Most of these had a bitter edge or self-pitying mind-set. Spanglish and Crazy, Stupid, Love were told mostly from the male point of view. In all of the films, the characters were in their 30s and 40s.
 
That’s where Hope Springs differs. While the story establishes that Kay and Arnold are in their mid-50s, Streep and Jones are both a decade older in real life (she just turned 63; he'll be 66 next month). The years looming ahead for the couple are most definitely going to be fewer than those behind them. If these two are going to figure out how to be happy together, they had better do it now.
 
Streep and Jones are both working at the top of their considerable games. Jones makes his character simultaneously weary and wary, a combination that could keep Arnold from taking the steps necessary to reclaim his marriage. Streep, fuller of figure here and with a slightly distracted air, turns Kay into a timid woman who decides she doesn’t want to be all that docile any longer.
 
The highest compliment one can pay their performances is to say that you know these people; you pass their doubles on the street and in the mall daily.
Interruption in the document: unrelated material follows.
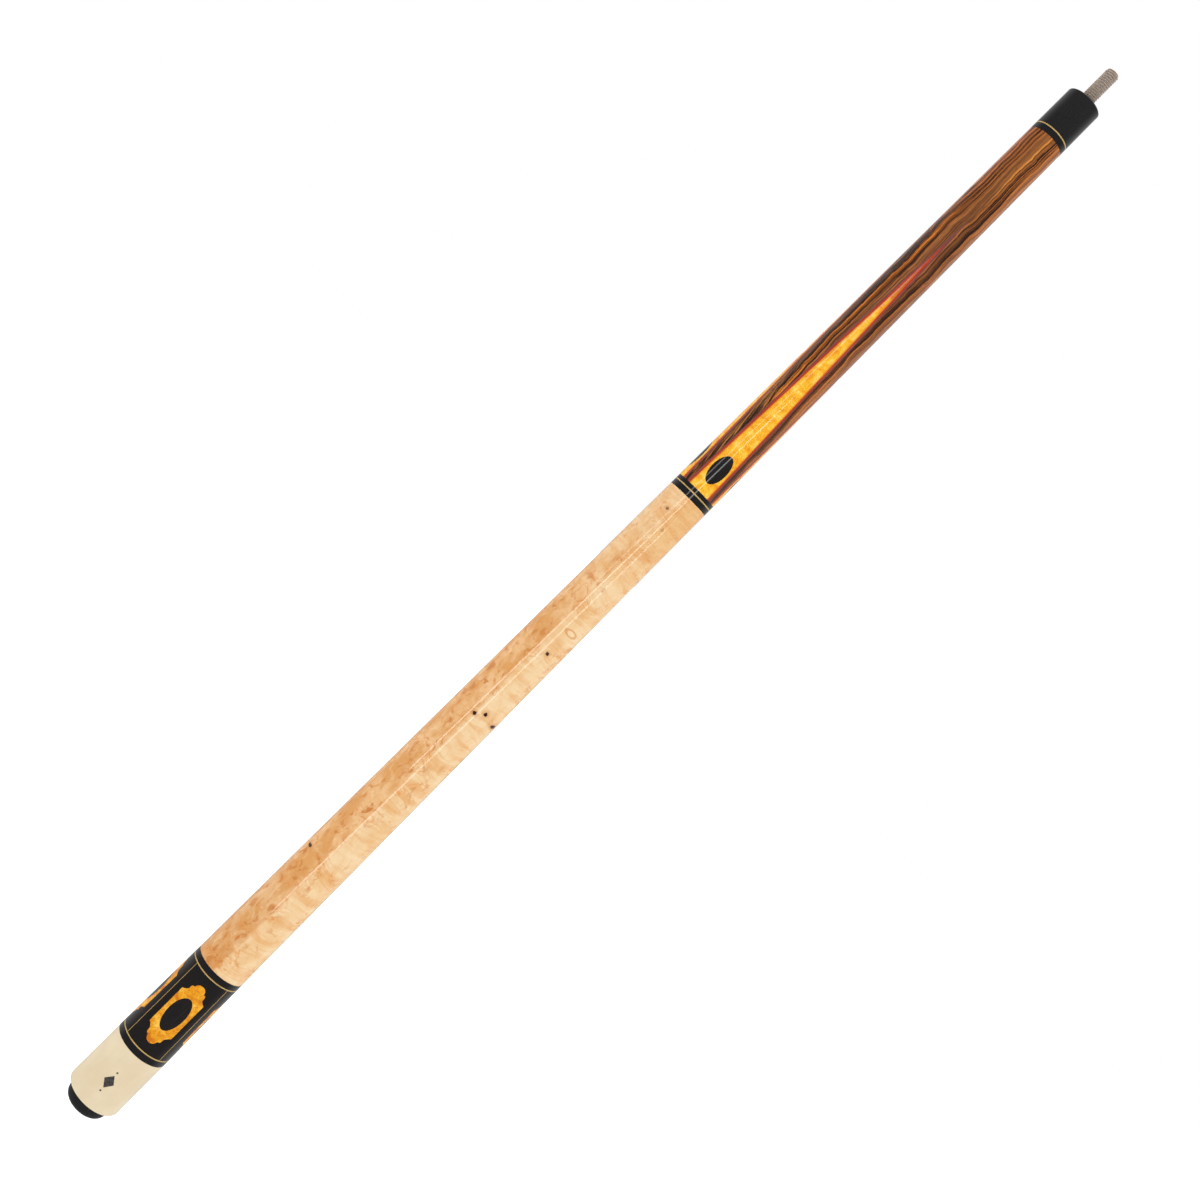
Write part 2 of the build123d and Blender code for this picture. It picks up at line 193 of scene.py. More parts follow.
class Paint(Nodes):
    """One material. Places are millimetres in the cue's own frame."""

    def __init__(self, name):
        self.material = bpy.data.materials.new(name)
        self.material.use_nodes = True
        super().__init__(self.material.node_tree)
        here = self.add("ShaderNodeTexCoord").outputs["Object"]
        self.place = self.vector("MULTIPLY", here, (1 / MM, 1 / MM, 1 / MM))

    def stretch(self, x, y, z, place=None, shift=(0, 0, 0)):
        """A place scaled along each axis, so that a pattern is finer along an axis with a larger number."""
        scaled = self.vector("MULTIPLY", place or self.place, (x, y, z))
        return self.vector("ADD", scaled, shift)

    def lacquer(self):
        """The surface of the lacquer over a flush piece: round about the axis, and faintly uneven."""
        outward = self.vector("NORMALIZE", self.vector("MULTIPLY", self.place, (1, 1, 0)))
        outward = self.vector("NORMALIZE", self.vector("ADD", outward, (0, 0, TAPER_SLOPE)))
        ripple = self.noise(self.stretch(0.6, 0.6, 0.25), detail=1)
        return self.bump(ripple, 0.02, 0.15, outward)

    def surface(self, base, **sockets):
        """Ends the tree in a principled surface. Underscores in the names stand for spaces."""
        shader = self.add("ShaderNodeBsdfPrincipled")
        out = self.add("ShaderNodeOutputMaterial")
        self.tree.links.new(shader.outputs["BSDF"], out.inputs["Surface"])
        self.feed(shader.inputs["Base Color"], base)
        for name, value in sockets.items():
            self.feed(shader.inputs[name.replace("_", " ")], value)
        return self.material


# ---------------------------------------------------------------- woods
KNOTS = [  # on the handle: height, angle from -Y towards +X in degrees, half size round and along, darkness
    (293.4, -3.9, 1.2, 1.05, 1.0),
    (296.6, 16.0, 1.15, 1.2, 1.0),
    (293.8, 59.5, 2.4, 1.2, 1.0),
    (341.5, 18.8, 1.05, 1.05, 0.95),
    (183.5, -60.0, 2.0, 1.1, 0.95),
    (438.8, -24.0, 0.85, 0.8, 0.7),
    (385.6, 7.0, 0.5, 1.3, 0.35),
    (429.0, 4.0, 0.5, 1.2, 0.35),
    (222.0, 150.0, 1.2, 1.2, 0.9),
    (389.0, 118.0, 1.1, 1.0, 0.9),
    (146.0, -140.0, 1.4, 1.2, 0.9),
]
EYE = (357.3, 26.0, 3.7, 1.7)  # a pale oval ringed in tan: height, angle, half sizes
KNOT_CORE = (1.15, 0.75)  # where a knot's dark middle begins and is full, in its half sizes
KNOT_HALO = (2.8, 1.0)  # and the tan round it
# heights between which the handle changes, on its tan side and on its cream side; the tan side is darker partly by
# its figure and partly by painted shade, darkest low down
TAN_AND_SHADE_DEEPEN = (440, 335)
TAN_AND_SHADE_DARKEN = (190, 110)
CREAM_WARMS = (385, 435)


def from_spot(p, height, degrees, half_round, half_along):
    """How far a place is from the middle of an oval spot on the handle: 1 on the oval's rim."""
    low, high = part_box("handle_ring_black")[1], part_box("wrist_ring_black_lower")[1]
    share = (height * MM - low.z) / (high.z - low.z)
    radius = (low.x + (high.x - low.x) * share) / MM
    angle = math.radians(degrees)
    middle = (radius * math.sin(angle), -radius * math.cos(angle), height)
    away = p.vector("SUBTRACT", p.place, middle)
    beside = (math.cos(angle) / half_round, math.sin(angle) / half_round, 0)
    outward = (math.sin(angle) / half_round, -math.cos(angle) / half_round, 0)
    oval = p.add("ShaderNodeCombineXYZ")
    p.feed(oval.inputs["X"], p.vector("DOT_PRODUCT", away, beside))
    p.feed(oval.inputs["Y"], p.vector("DOT_PRODUCT", away, outward))
    p.feed(oval.inputs["Z"], p.vector("DOT_PRODUCT", away, (0, 0, 1 / half_along)))
    return p.vector("LENGTH", oval.outputs[0])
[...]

If you’ve always wondered about that older couple sharing a meal at a restaurant but not really talking, here’s your chance to meet them.
 
Between this film and last spring’s The Best Exotic Marigold Hotel, which so far has grossed $130.5 million worldwide, one would think Hollywood might wake up, smell the coffee and realize that folks past 50 go to the movies too and deserve to be portrayed up on screen.
 
Sadly, that most definitely is not the case. But that’s a topic for another time.